> Data supplied
↓↓↓
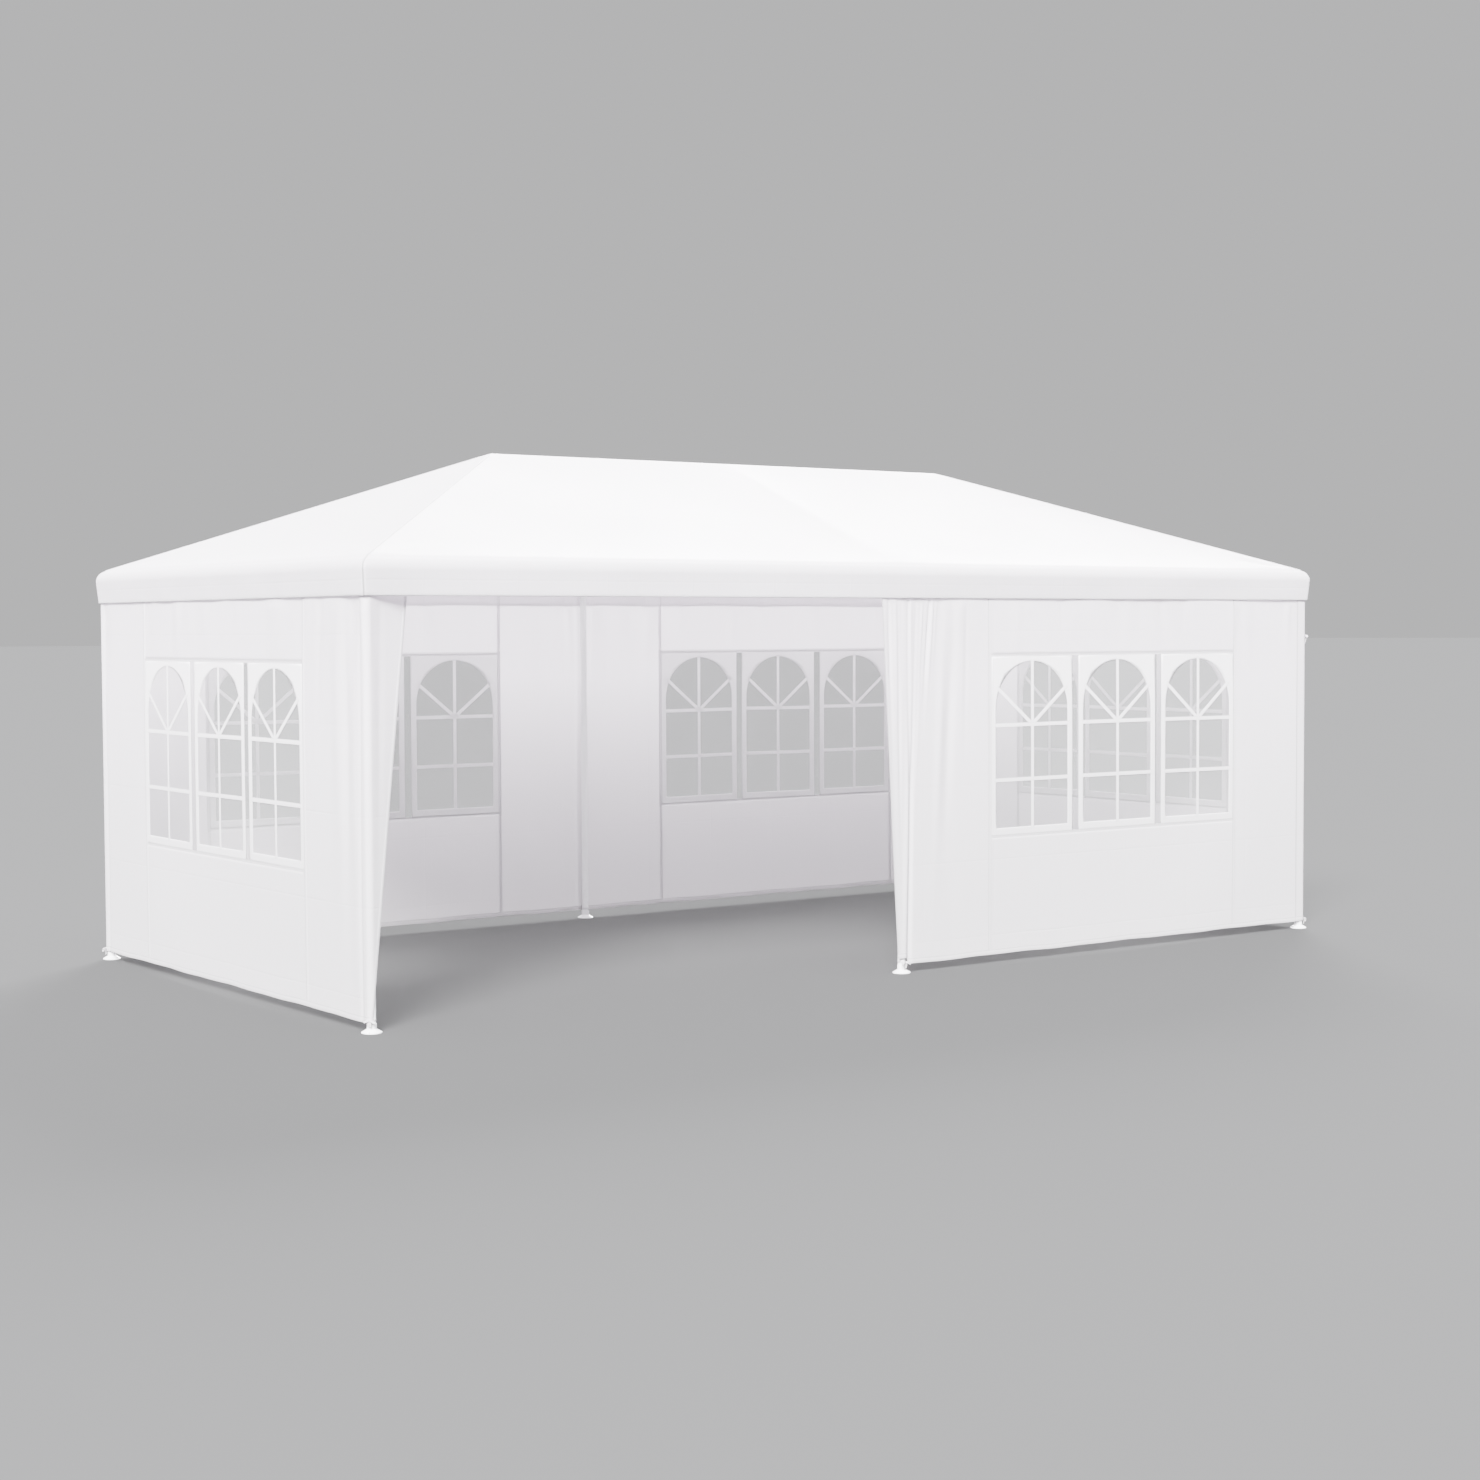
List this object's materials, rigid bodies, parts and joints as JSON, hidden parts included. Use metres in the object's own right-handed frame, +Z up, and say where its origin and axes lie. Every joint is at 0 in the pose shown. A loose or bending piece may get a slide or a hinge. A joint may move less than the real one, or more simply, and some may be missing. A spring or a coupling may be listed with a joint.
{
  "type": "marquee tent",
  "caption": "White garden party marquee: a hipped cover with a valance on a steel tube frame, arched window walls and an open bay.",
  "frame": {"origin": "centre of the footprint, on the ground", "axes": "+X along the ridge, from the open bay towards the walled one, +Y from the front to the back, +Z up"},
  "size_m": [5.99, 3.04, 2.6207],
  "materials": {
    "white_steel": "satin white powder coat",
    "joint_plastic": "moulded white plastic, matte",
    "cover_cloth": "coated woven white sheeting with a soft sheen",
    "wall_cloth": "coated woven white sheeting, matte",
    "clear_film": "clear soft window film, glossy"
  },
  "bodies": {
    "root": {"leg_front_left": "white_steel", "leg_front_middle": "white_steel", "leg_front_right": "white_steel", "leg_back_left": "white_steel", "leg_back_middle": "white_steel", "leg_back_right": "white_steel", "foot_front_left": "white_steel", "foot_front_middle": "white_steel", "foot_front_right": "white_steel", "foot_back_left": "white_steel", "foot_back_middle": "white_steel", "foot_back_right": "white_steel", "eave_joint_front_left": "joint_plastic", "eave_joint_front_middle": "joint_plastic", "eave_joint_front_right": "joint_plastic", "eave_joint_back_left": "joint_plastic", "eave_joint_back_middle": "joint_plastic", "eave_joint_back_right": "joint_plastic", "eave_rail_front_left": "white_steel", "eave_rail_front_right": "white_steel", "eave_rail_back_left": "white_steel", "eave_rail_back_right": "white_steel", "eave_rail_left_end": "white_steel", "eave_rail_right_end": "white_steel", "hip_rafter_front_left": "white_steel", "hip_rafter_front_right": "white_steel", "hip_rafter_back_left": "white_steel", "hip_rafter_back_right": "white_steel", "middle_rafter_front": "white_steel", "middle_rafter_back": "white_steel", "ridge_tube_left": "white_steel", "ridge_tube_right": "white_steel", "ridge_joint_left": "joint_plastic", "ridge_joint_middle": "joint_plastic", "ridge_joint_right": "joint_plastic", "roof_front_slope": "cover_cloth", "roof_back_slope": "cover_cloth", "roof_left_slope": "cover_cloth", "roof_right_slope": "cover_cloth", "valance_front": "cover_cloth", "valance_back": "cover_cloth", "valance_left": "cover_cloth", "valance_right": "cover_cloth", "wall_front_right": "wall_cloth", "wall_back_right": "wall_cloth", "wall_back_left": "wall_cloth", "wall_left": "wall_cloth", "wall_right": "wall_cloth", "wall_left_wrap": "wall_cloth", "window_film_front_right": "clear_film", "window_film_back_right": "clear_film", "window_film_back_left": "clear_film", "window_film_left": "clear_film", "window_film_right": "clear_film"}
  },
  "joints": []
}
↑↑↑
↓↓↓
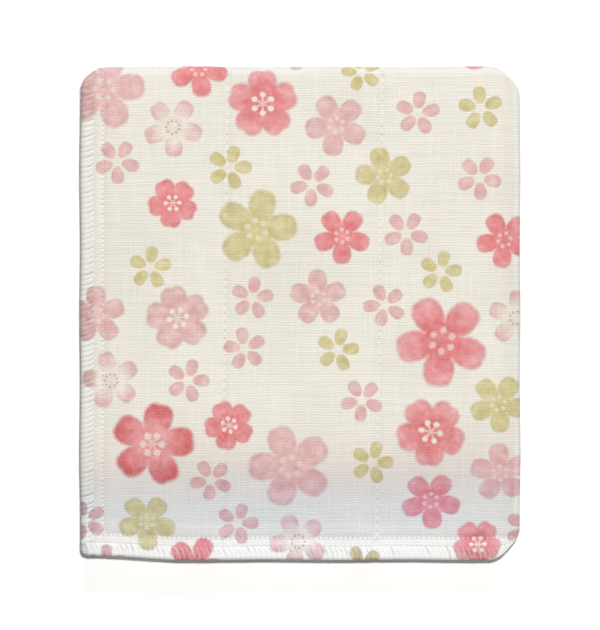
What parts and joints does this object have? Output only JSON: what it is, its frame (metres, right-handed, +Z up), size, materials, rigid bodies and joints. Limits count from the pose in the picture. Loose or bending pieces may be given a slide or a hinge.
↑↑↑
↓↓↓
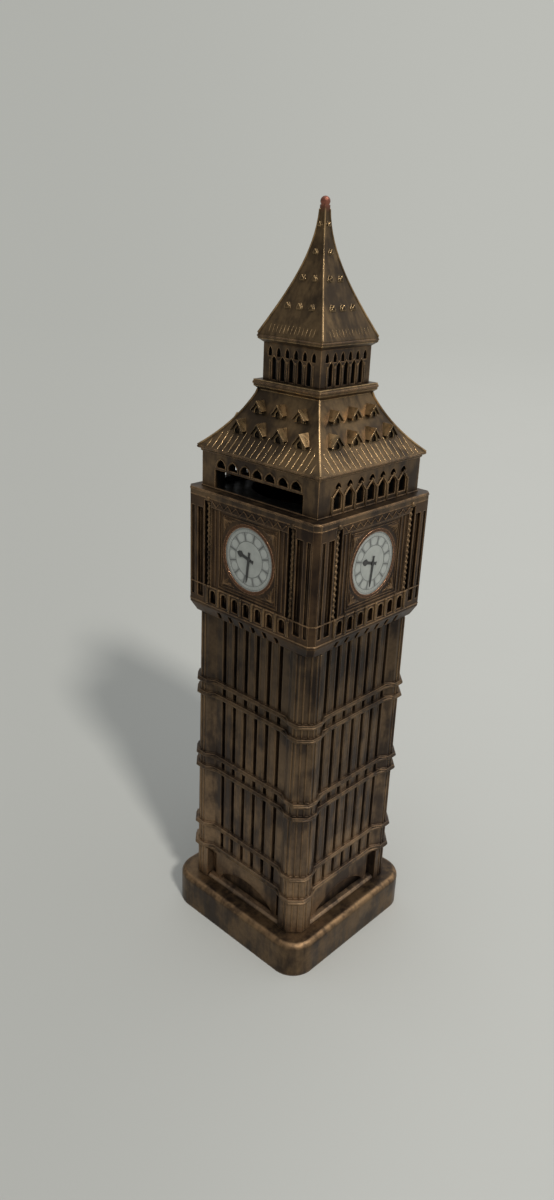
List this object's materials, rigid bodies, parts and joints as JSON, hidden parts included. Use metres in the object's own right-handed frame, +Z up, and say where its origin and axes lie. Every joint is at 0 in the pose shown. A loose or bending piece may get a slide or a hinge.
↑↑↑
> What you have to do
Show every line that contains the word "materials".

> Answer for the task
List this object's materials, rigid bodies, parts and joints as JSON, hidden parts included. Use metres in the object's own right-handed frame, +Z up, and say where its origin and axes lie. Every joint is at 0 in the pose shown. A loose or bending piece may get a slide or a hinge. A joint may move less than the real one, or more simply, and some may be missing. A spring or a coupling may be listed with a joint.
  "materials": {
What parts and joints does this object have? Output only JSON: what it is, its frame (metres, right-handed, +Z up), size, materials, rigid bodies and joints. Limits count from the pose in the picture. Loose or bending pieces may be given a slide or a hinge.
List this object's materials, rigid bodies, parts and joints as JSON, hidden parts included. Use metres in the object's own right-handed frame, +Z up, and say where its origin and axes lie. Every joint is at 0 in the pose shown. A loose or bending piece may get a slide or a hinge.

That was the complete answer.